Wolf Richter: We see a massive professionalization as more organized crime discovers cyberattacks as a profitable activity. You need to expect attackers to be equipped with almost military-grade weapons. The large military organizations have invested heavily in building those cybertechnologies, and we have seen more than one event where one of these military-grade attacks had leaked out onto the dark net. It’s like placing machine guns in the hands of burglars around the corner.
You need to expect attackers to be equipped with almost military-grade weapons. It’s like placing machine guns in the hands of burglars.
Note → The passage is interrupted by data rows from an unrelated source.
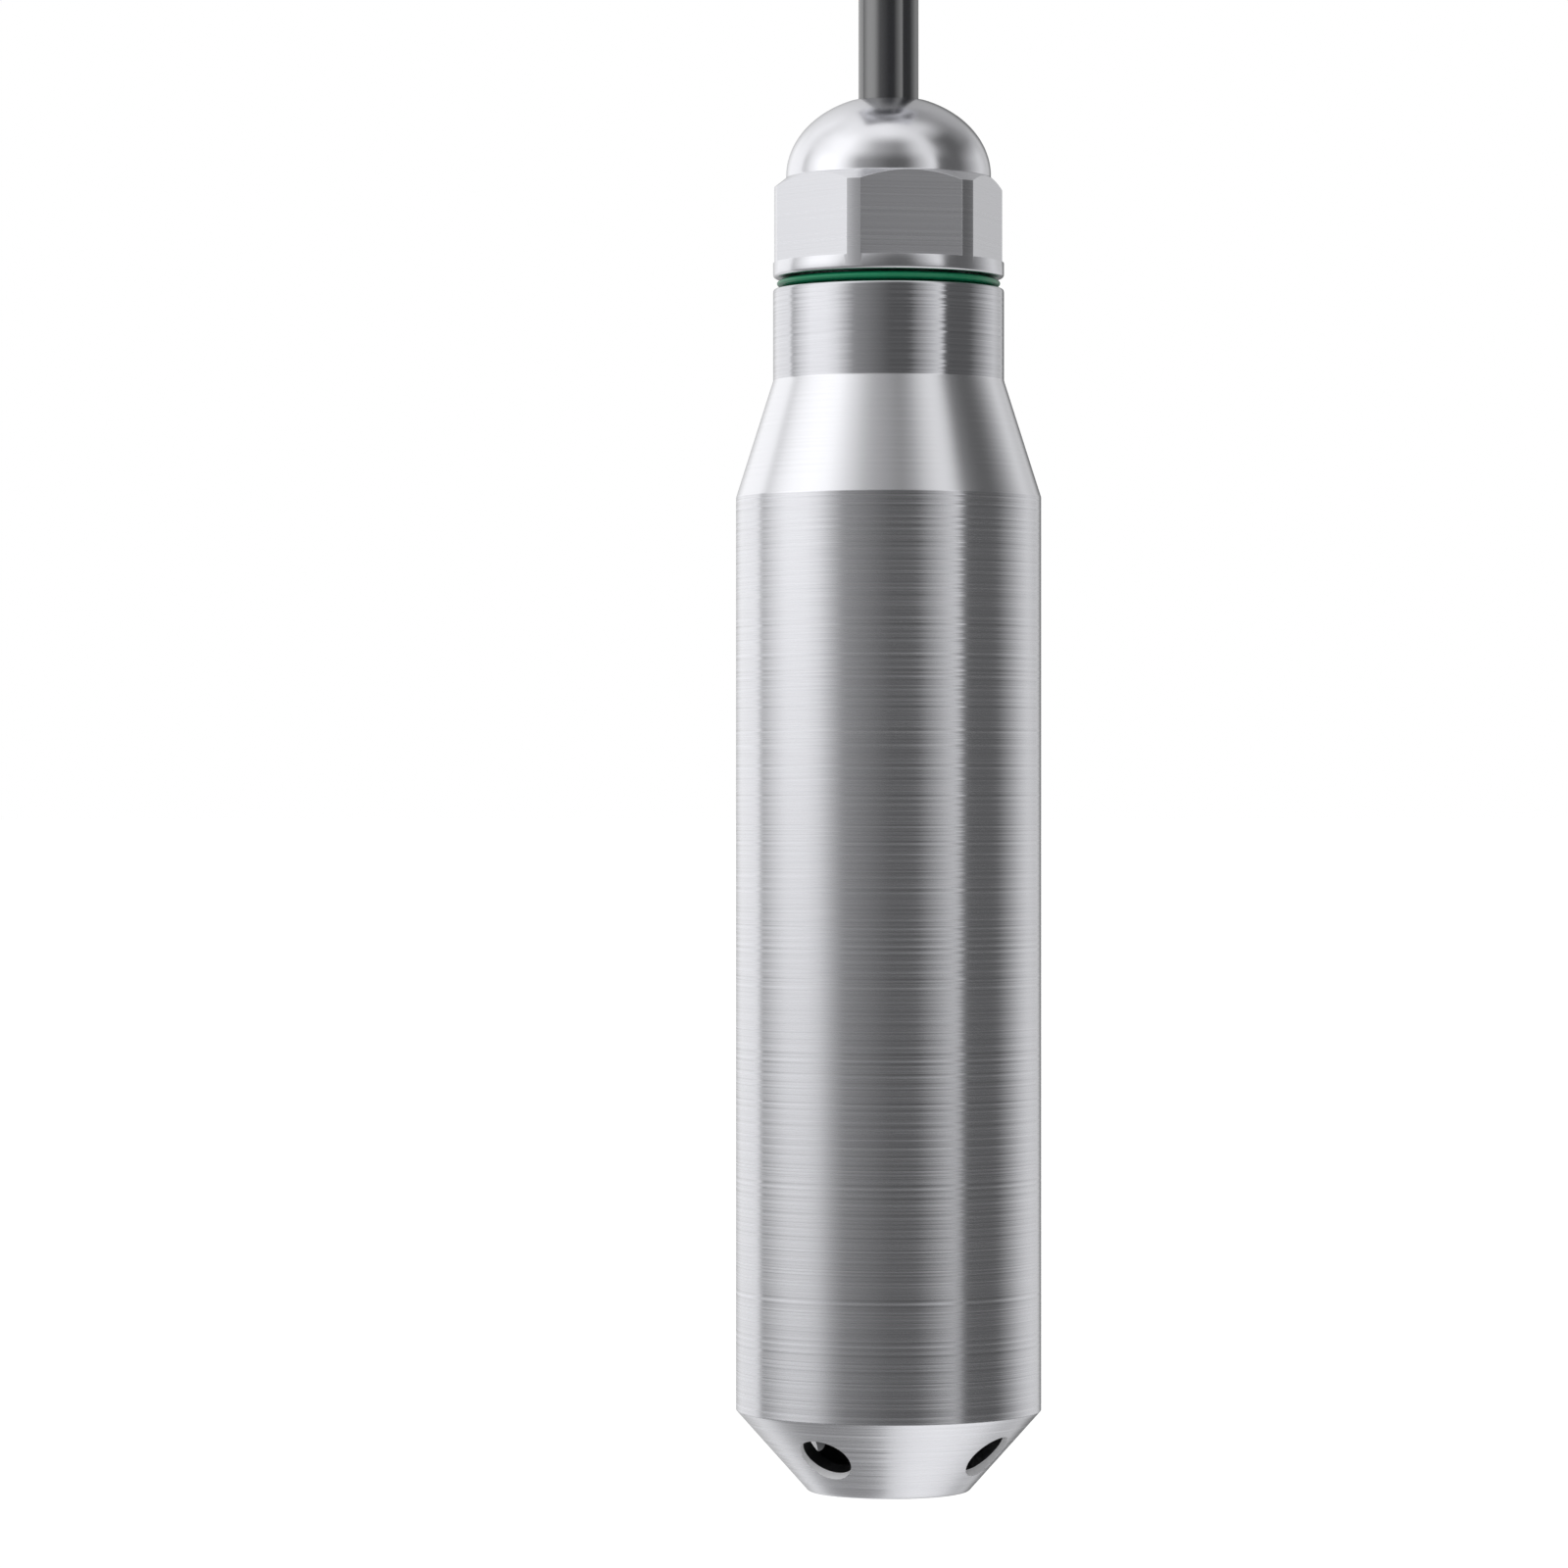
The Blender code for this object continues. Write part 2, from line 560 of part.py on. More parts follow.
def make_bay(frame):
    """The insulating sleeve, the circuit board and what is soldered on it."""
    outline = ring_outline(SLEEVE_BORE_RADIUS, SLEEVE_RADIUS, SLEEVE_BOTTOM, SLEEVE_TOP)
    turned("insulating_sleeve", outline, "white_nylon", frame)

    size = (BOARD_WIDTH, BOARD_THICKNESS, BOARD_TOP - BOARD_BOTTOM)
    middle = (0.0, 0.0, (BOARD_BOTTOM + BOARD_TOP) / 2)
    box("circuit_board", size, middle, "board_laminate", frame)

    size = (AMPLIFIER_WIDTH, AMPLIFIER_DEPTH, AMPLIFIER_WIDTH)
    middle = (0.0, -(BOARD_FACE + AMPLIFIER_DEPTH / 2), BOARD_BOTTOM + AMPLIFIER_FROM_BOTTOM)
    box("amplifier_chip", size, middle, "chip_epoxy", frame)

    size = (DRIVER_WIDTH, DRIVER_DEPTH, DRIVER_WIDTH)
    middle = (0.0, -(BOARD_FACE + DRIVER_DEPTH / 2), BOARD_BOTTOM + DRIVER_FROM_BOTTOM)
    box("driver_transistor", size, middle, "chip_epoxy", frame)

    for number, side in enumerate((-1.0, 1.0)):
        size = (CAPACITOR_WIDTH, CAPACITOR_DEPTH, CAPACITOR_HEIGHT)
        middle = (
            side * CAPACITOR_SPACING / 2,
            -(BOARD_FACE + CAPACITOR_DEPTH / 2),
            BOARD_BOTTOM + CAPACITOR_FROM_BOTTOM,
        )
        box(f"filter_capacitor_{number + 1}", size, middle, "capacitor_ceramic", frame)

    mesh = cylinder_mesh("surge_arrester", ARRESTER_RADIUS, ARRESTER_LENGTH, SMALL_SEGMENTS)
    mesh.transform(Matrix.Rotation(pi / 2, 4, "Y"))
    place = (0.0, BOARD_FACE + ARRESTER_RADIUS, BOARD_BOTTOM + ARRESTER_FROM_BOTTOM)
    add_piece("surge_arrester", mesh, "arrester_ceramic", frame, place)

    make_terminals(frame)


def make_terminals(frame):
    """The terminal block and its two screws."""
    size = (TERMINAL_WIDTH, TERMINAL_DEPTH, TERMINAL_HEIGHT)
    middle = (0.0, TERMINAL_MIDDLE_Y, TERMINAL_TOP - TERMINAL_HEIGHT / 2)
    box("terminal_block", size, middle, "terminal_plastic", frame)
    front = TERMINAL_MIDDLE_Y - TERMINAL_DEPTH / 2 - FACE_GAP
    for number, side in enumerate((-1.0, 1.0)):
        name = f"terminal_screw_{number + 1}"
        mesh = cylinder_mesh(name, TERMINAL_SCREW_RADIUS, TERMINAL_SCREW_HEIGHT, SMALL_SEGMENTS)
        mesh.transform(Matrix.Rotation(pi / 2, 4, "X"))
        place = (side * WIRE_SPACING / 2, front - TERMINAL_SCREW_HEIGHT / 2, middle[2])
        add_piece(name, mesh, "bright_steel", frame, place)


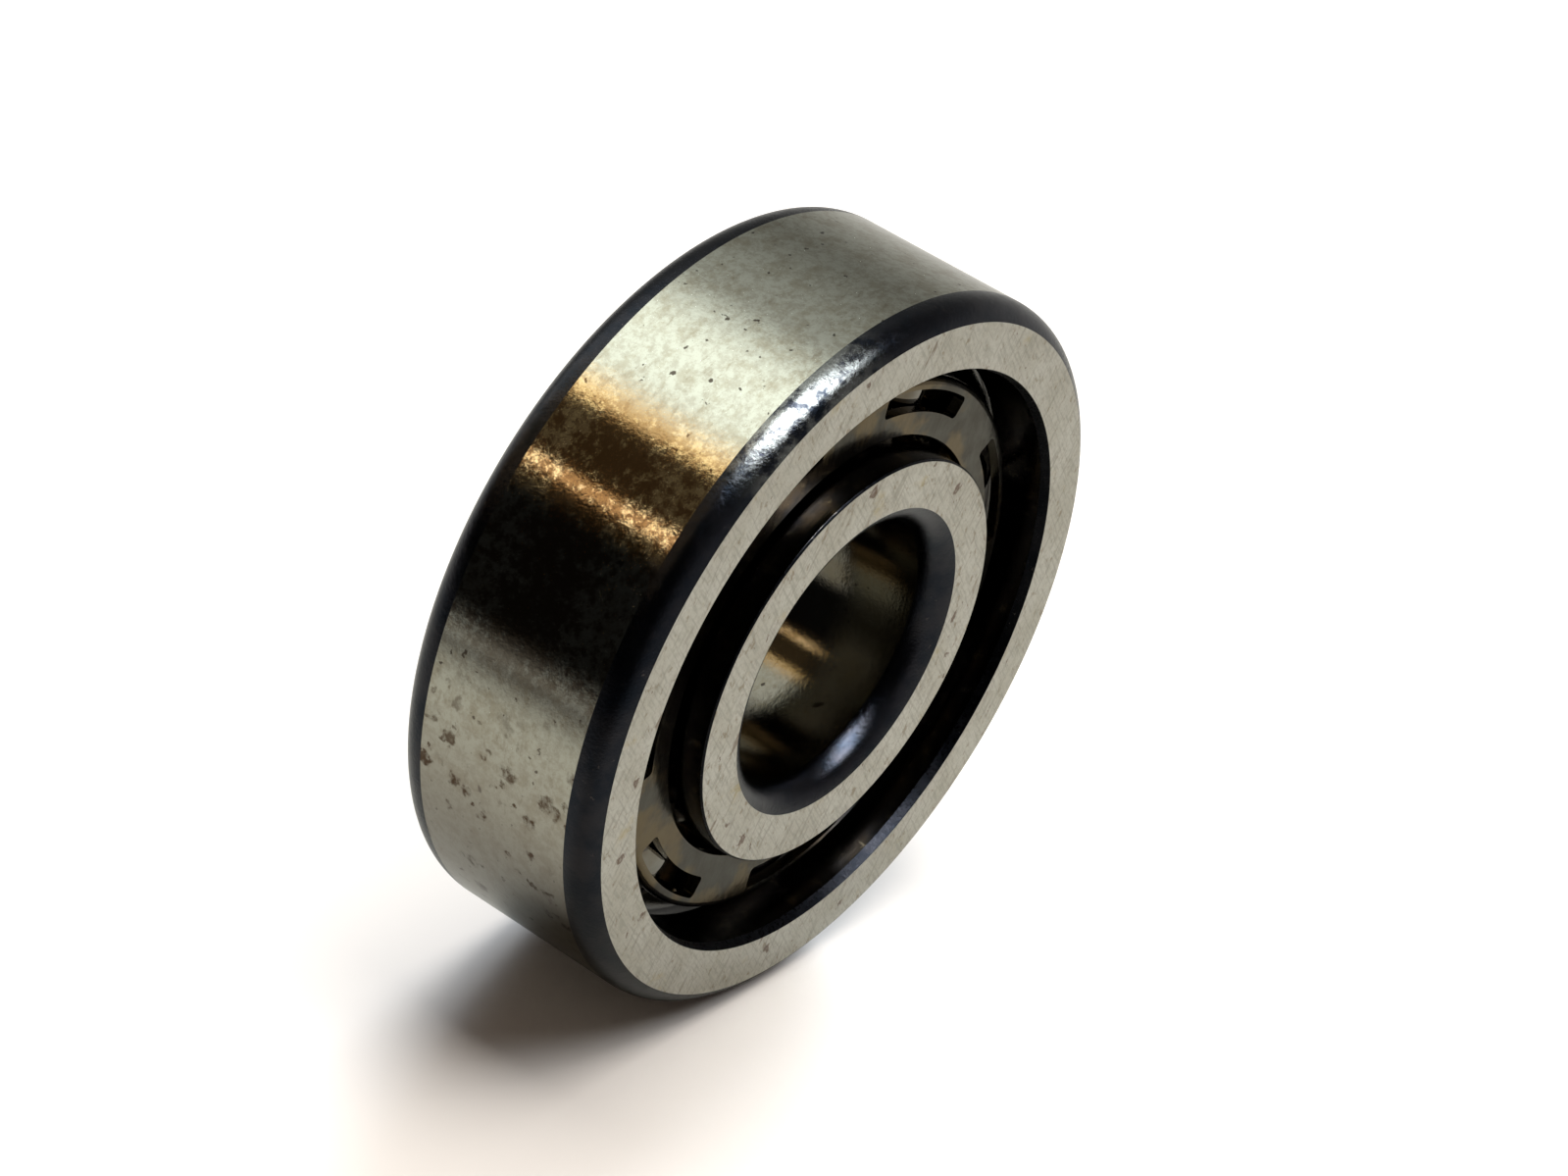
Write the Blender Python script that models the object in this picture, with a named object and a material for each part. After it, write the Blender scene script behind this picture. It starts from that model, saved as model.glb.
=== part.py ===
"""Single-row angular contact ball bearing, 12 x 32 x 10 mm, standing on its rim.

The bearing axis is world Y, +Z is up and the origin is on the axis at the middle of the outer ring's width.
The outer ring's high shoulder is on the -Y side and its relieved shoulder is on the +Y side.
Lengths are in metres. A turned outline is a list of (radius, place along Y) points.
"""

import math

import bmesh
import bpy
from mathutils import Matrix, Vector

MM = 0.001

# Boundary sizes of the bearing.
BORE_RADIUS = 6.0 * MM
OUTSIDE_RADIUS = 16.0 * MM
RING_WIDTH = 10.0 * MM
INNER_RING_OFFSET = 0.13 * MM  # the inner ring sits this far towards +Y until the bearing is loaded

# Balls and raceways.
BALL_COUNT = 7
BALL_RADIUS = 5.953 / 2 * MM
PITCH_RADIUS = 11.0 * MM
FIRST_BALL_ANGLE = math.radians(20.5)
CONTACT_ANGLE = math.radians(25.0)
GROOVE_RADIUS = 3.10 * MM
RUNNING_GAP = 0.05 * MM

# Outer ring.
OUTER_SHOULDER_RADIUS = 13.05 * MM
OUTER_FACE_EDGE_RADIUS = 13.20 * MM
OUTER_EDGE_BREAK = 0.41 * MM
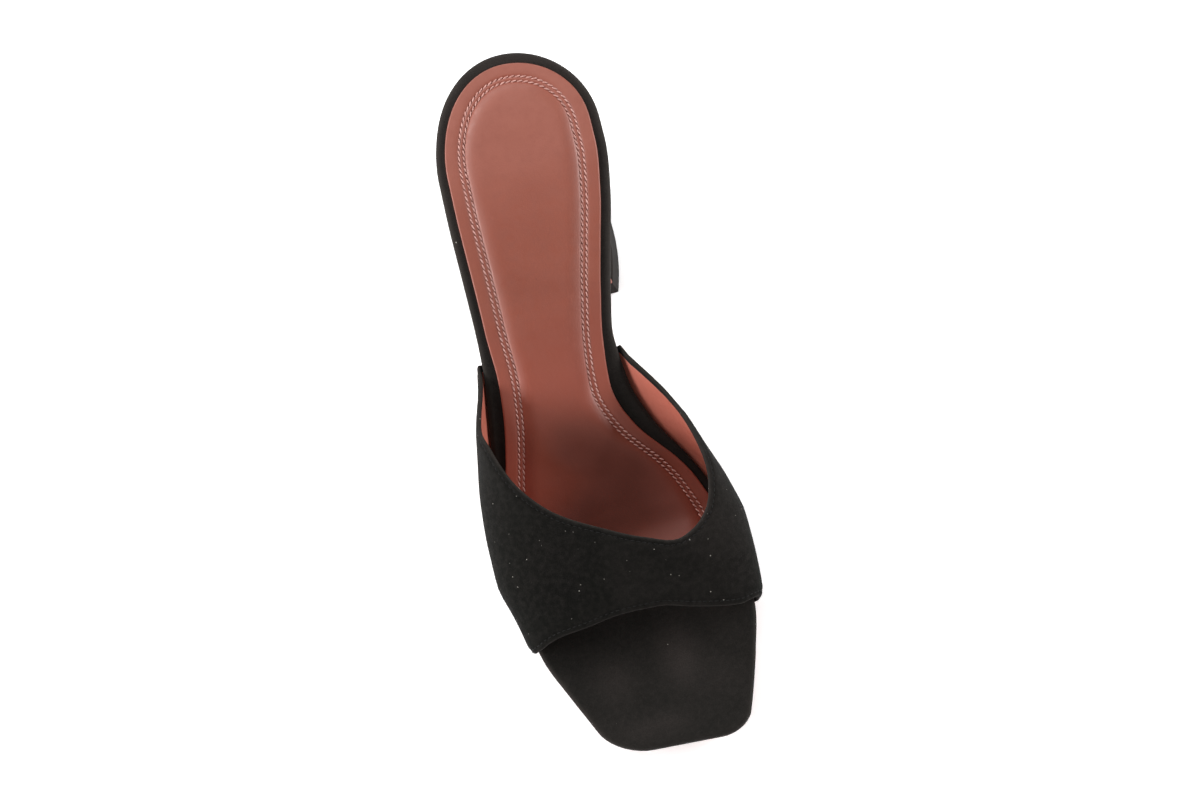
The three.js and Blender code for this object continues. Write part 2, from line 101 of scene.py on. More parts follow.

The big difference is that these digital machine guns are tremendously hard to control and extremely easy to replicate. This is simply code—coding tools that you can copy and share with others. On the other hand, the goal of many attacks we are seeing, particularly involving ransomware, is to make money, so at some stage there is a negotiation over the ransom. That combines cybercrime with good old-fashioned crime that police and private investigators have experience with.
Much is happening on the technology side as well. The shift to the cloud poses a whole new set of risks. While, by and large, the infrastructures of the large-scale cloud providers are much more secure than what most companies can impement in their own data centers, it is naive to believe that the cloud service provider will take care of all your security needs. On the contrary: we are seeing a massive increase in breaches of cloud-hosted applications for lack of proper configuration. Your IT department needs to acquire a new set of engineering skills to manage cloud environments.
John Noble: The cloud, as you say, Wolf, is a great opportunity, in particular to move off legacy infrastructure, but issues such as authentication remain your company’s responsibility. It’s very important that the board understands that however secure cloud service providers may be, the company still holds a great deal of the risk. And, sadly, we see some very large-scale breaches as a result of people simply not understanding how the cloud works.
Frithjof Lund: Do you have any advice for board directors on how they can stay on top of the battle against cyberattackers?
Wolf Richter: Any digitization program should have a cybersecurity budget. Companies need to drive digitization in a secure manner. Haphazard digitization just creates legacy infrastructure of the future, so you need to use best practices now in terms of secure coding, secure agile, secure DevOps. Companies need to make sure there is a security mindset across the whole life cycle.
John Noble: I don’t think it is inevitable that companies will be compromised. There are opportunities to get this right and they are around recognizing the genuine threat. We are building national economies on something that is inherently unsafe—the internet—and we have to mitigate that by taking a series of measures. The board has to ensure that executive leaders are looking at both the worst-case and best-case scenarios and are prepared to make some compromises to ensure a secure infrastructure.